Some of the other prohibitions on the Cagots were quite bizarre. They were not allowed to walk barefoot, like normal peasants. This gave rise to the legend that they had webbed toes. Cagots could not use the same baths as normal people. They were given the church's holy communion - a small wafer of bread - on a long wooden spoon, to keep them at a distance from the priest delivering the sacrament. Cagots were not allowed to touch the parapets of bridges. They had to wear a goose's foot conspicuously pinned to their clothes to reveal their origins - a chilling precursor of the star of David that the Nazis forced Jews to wear for identification.
The Cagots were not even allowed to eat alongside non-Cagots, a prohibition that gave rise to the legend that the Cagots were cannibals. Marriage between Cagots and non-Cagots was almost impossible. Nonetheless, love affairs across the divide did occur and there are poignant songs from the 16th and 17th centuries lamenting these tragic misalliances. Sometimes the bigotry was brutally enforced. In the early 18th century, when a prosperous Cagot in the Landes region was caught using the font reserved for non-Cagots, his hand was instantly chopped off and nailed to the church door. A Cagot who dared to farm his fields - which was strictly forbidden - had his feet pierced with hot iron spikes. Even in death the discrimination persisted: the Cagots were buried in their own humble cemeteries. One can be seen today in Bentayou-Seree, a tiny village north of Pau.
So where did the Cagots originate? And why did they suffer such bigotry? Their provenance is opaque, partly because the Cagots themselves have disappeared from view. During the French Revolution, the laws against Cagots were formally abandoned and many Cagots took the opportunity to pillage local archives and erase any record of their tainted ancestry. After 1789, they slowly assimilated into the general populace; many of them emigrated.
Nonetheless, there are historical accounts of the Cagots which afford an intriguing glimpse. Contemporary sources describe them as being short, dark and stocky. Confusingly, some others saw them as blonde and blue-eyed. Francisque Michel's Histoire des races maudites (History of the Cursed Races, 1847) was one of the first proper studies of this strange people. He found Cagots had "frizzy brown hair". He also found that at least 10,000 Cagots were still scattered across Gascony and Navarre, still suffering repression nearly 70 years after the cagot caste was "abolished".
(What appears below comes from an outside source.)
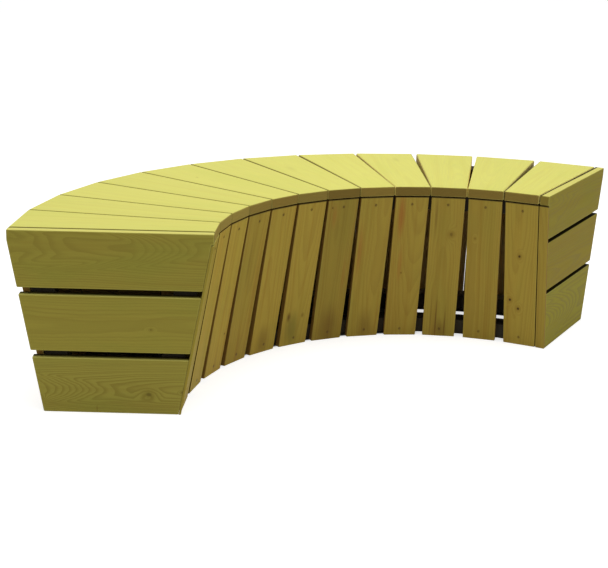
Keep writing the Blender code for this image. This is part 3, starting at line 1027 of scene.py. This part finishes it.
bpy.ops.object.select_all(action="DESELECT")
bpy.ops.mesh.primitive_cylinder_add(vertices=HEAD_CORNERS, radius=HEAD_RADIUS, depth=HEAD_RIM,
                                    location=(0, 0, HEAD_PROUD - HEAD_RIM / 2))
bpy.ops.object.transform_apply(location=True, rotation=True, scale=True)
screw = bpy.context.object
bpy.ops.object.mode_set(mode="EDIT")
pick("faces", lambda face: face.normal.z < -FACES_UP)
drawn_out(-CONE_DEPTH, SHANK_RADIUS / HEAD_RADIUS)
drawn_out(-SHANK_LENGTH, 1)
pick("faces", lambda face: face.normal.z > FACES_UP)
bpy.ops.mesh.inset(thickness=RECESS_INSET)
pick("verts", lambda vertex: on_recess(vertex, CORNERS_PER_LOBE / 2))
scaled_about_axis(LOBE_WAIST)
pick("verts", lambda vertex: on_recess(vertex, 0))
scaled_about_axis(LOBE_TIP)
pick("faces", lambda face: face.normal.z > FACES_UP and len(face.verts) == HEAD_CORNERS)
drawn_out(-RECESS_DEPTH, RECESS_TAPER)
pick("edges", lambda edge: all(on_rim(vertex) for vertex in edge.verts))
bpy.ops.mesh.bevel(offset=RIM_ROUNDING, segments=2)
bpy.ops.object.mode_set(mode="OBJECT")
bpy.ops.object.shade_smooth_by_angle(angle=radians(35))
print("one screw:", len(screw.data.polygons), "faces")

# %% [markdown]
# ## Screw metal
# The screws were yellow-passivated once. Outdoors the coat has dulled to brown, blotchy from head to head,
# with rust in fine pits. Two noises do that: a coarse one that changes from screw to screw, and a fine one
# that also gives the pits their depth.

# %% Dulled steel
DULLED_METAL = colour(80, 58, 24)
BRIGHTER_METAL = colour(108, 82, 36)
RUST = colour(52, 34, 16)
# Grains per metre each way, seed and detail of the two noises
BLOTCHES, BLOTCH_EDGES = ((260, 260, 260), 4, 2), (0.35, 0.65)
PITS, PIT_EDGES = ((2600, 2600, 2600), 11, 3), (0.55, 0.75)
RUST_DEPTH = 0.7
METALLIC, METAL_ROUGHNESS, PIT_ROUGHNESS = 0.75, 0.35, 0.3
PIT_STRENGTH, PIT_DEPTH = 0.3, 0.0001

steel, tree, shader = new_material("screw_steel")
where = add_node(tree, "ShaderNodeTexCoord").outputs["Object"]
blotches = own_noise(tree, where, *BLOTCHES).outputs["Fac"]
pits = own_noise(tree, where, *PITS).outputs["Fac"]
metal = cover(tree, DULLED_METAL, BRIGHTER_METAL, blotches, BLOTCH_EDGES)
metal = cover(tree, metal, RUST, pits, PIT_EDGES, 0.0, RUST_DEPTH)
tree.links.new(metal, shader.inputs["Base Color"])
tree.links.new(math(tree, "MULTIPLY_ADD", pits, PIT_ROUGHNESS, METAL_ROUGHNESS), shader.inputs["Roughness"])
shader.inputs["Metallic"].default_value = METALLIC
add_relief(tree, shader, pits, PIT_STRENGTH, PIT_DEPTH)
screw.data.materials.append(steel)
print(steel.name, "with", len(tree.nodes), "nodes")

# %% [markdown]
# ## A screw in every place
# Each copy is seated on its slat's face and turned by chance, as a driver leaves it. The screws of one wall
# are joined into one piece.

# %% The screws of both walls
TURN_SEED = 7


def set_screw(name, along, across, turn):
    """A copy of the screw, seated on a slat's outer face."""
    space = timber_matrix(name)
    face = max((space.inverted() @ vertex.co).z for vertex in nodes[name].data.vertices)
    copy = screw.copy()
    copy.data = screw.data.copy()
    bpy.context.collection.objects.link(copy)
    copy.matrix_world = space @ Matrix.Translation((along, across, face)) @ Matrix.Rotation(turn, 4, "Z")
    return copy


turns = Random(TURN_SEED)
for wall in ("inner", "outer"):
    slats = [name for name in sorted(nodes) if name.startswith(wall + "_slat")]
    copies = [set_screw(name, along, across, turns.uniform(0, 2 * pi))
              for name in slats for along, across in screw_places(name)]
    bpy.ops.object.select_all(action="DESELECT")
    for copy in copies:
        copy.select_set(True)
    bpy.context.view_layer.objects.active = copies[0]
    bpy.ops.object.join()
    bpy.ops.object.transform_apply(location=True, rotation=True, scale=True)
    joined = bpy.context.object
    joined.name = wall + "_wall_screws"
    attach(joined, "root")
    print(joined.name, len(copies), "screws")
bpy.data.objects.remove(screw)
Since Michel's pioneering work, various historians have tried to solve the cagot mystery. One common theory is that they were lepers or contagious cretins. This would explain the rules against Cagots touching anything used by non-Cagots. However, this theory falls down on the many descriptions of Cagots being perfectly healthy, even sturdy. Another idea is that the Cagots were slaves of the Goths, who inundated France in the Dark Ages. Hence the name "ca-got", from "cani Gothi" or "dogs of the Goths". But this fails to explain the many variants of the Cagot name, and does not square with the geographical distribution of the Cagots. In fact, the name probably derives from "cack" or "caca", which is a term of abuse in itself.
Last year, the British writer, Graham Robb, offered a new theory. In his book entitled The Discovery of France, Robb suggests that the Cagots were originally a guild of skilled medieval woodworkers; in this light, the bigotry against them was commercial rivalry, which became fossilised and regimented over time. It is a confusing picture. So who is right? Perhaps we should ask an actual Cagot. Marie-Pierre Manet-Beauzac has traced her descent from various communes in the French Pyrenees and believes she is a purebred Cagot. And she has no doubts about the Cagots' background.
"I believe the Cagots are descendants of Moorish soldiers left over from the eighth century Muslim invasion of Spain and France. That's why some people called them 'saracens'. I am quite dark, and my daughter Sylvia is the darkest in her class." This is true, as I can see from Marie-Pierre's children. As for her theory, it is supported by many French experts because it neatly explains the fierce religious disapproval of the Cagots. By this reckoning, the Cagots were converted Muslims (perhaps interbred with Basques - hence their stocky and unusual looks). However, even though they paid homage to Christianity, they were never wholly trusted by the church.
As for their geographical spread, that is explained, as Robb implies, by the Cagots' default profession: they worked with wood, so they went where the business took them, commonly to places associated with the great St James pilgrimage routes - from France, across the Pyrenees into Spain and on to Santiago de Compostela. These were bustling communities that needed lots of stables, houses, and barrels - and cagot carpentry to make them.
Even today, Hagetmau, a town on the Compostela pilgrim route that only demolished its cagoterie ghetto in 2004, is associated closely with woodworking, and a huge wooden chair on the Hagetmau roundabout subconsciously underlines the town's cagot past. Marie-Pierre shows me a website where she is gathering information about Cagot life. She points to a list of villages associated with Cagots. "Some like to say Cagots have disappeared. But this is not true. If you travel near Campan, for instance, you can still see the short, swarthy people descended from the Cagots: the Muslim untouchables."
I ask her if she will let me use a picture of her daughter, Sylvia, and the rest of her children. She shakes her head. "I'm sorry, but no. It is OK for me to admit where I come from. But if people knew about my children's background, it might be difficult for them." She gazes out of the window, at the distant green Pyrenees. "In some places, the hatred still lingers. Even now."